2For the current daily ration, see General Orders, 18 January.

3The general orders for 27 Aug. placed this court-martial “at the house on the right of General Stark’s brigade.”

4For the organization of this court-martial, see the general orders for 10 and 11 August.

5Lt. Col. John Conway previously clashed with Col. Matthias Ogden (see General Orders, 12 Dec. 1778).

6John Dennett (d. 1786) served as a lieutenant in the 3d New Hampshire Regiment from November 1776 to June 1780, when he rose to captain. He transferred to the 2d New Hampshire Regiment in January 1781 and continued until March 1783.

7Richard Welsh (Welch) became an ensign in the 16th Continental Regiment in January 1776 and a lieutenant in the 9th Massachusetts Regiment in January 1777.

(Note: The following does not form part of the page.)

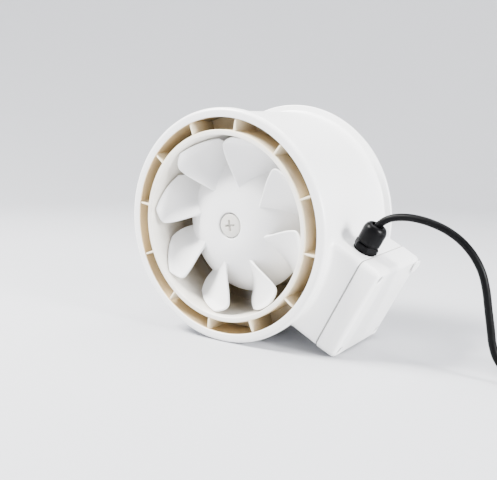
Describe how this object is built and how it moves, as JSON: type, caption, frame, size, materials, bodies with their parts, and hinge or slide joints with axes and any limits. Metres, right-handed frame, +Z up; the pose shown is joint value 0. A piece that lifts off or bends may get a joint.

The second article of the thirteenth section of the articles of war reads: “No officer or soldier shall lie out of his quarters, garrison, or camp, without leave from his superior officer, upon penalty of being punished according to the nature of his offence, by the sentence of a court-martial” (JCC description begins Worthington Chauncey Ford et al., eds. Journals of the Continental Congress, 1774-1789. 34 vols. Washington, D.C., 1904–37. description ends , 5:797).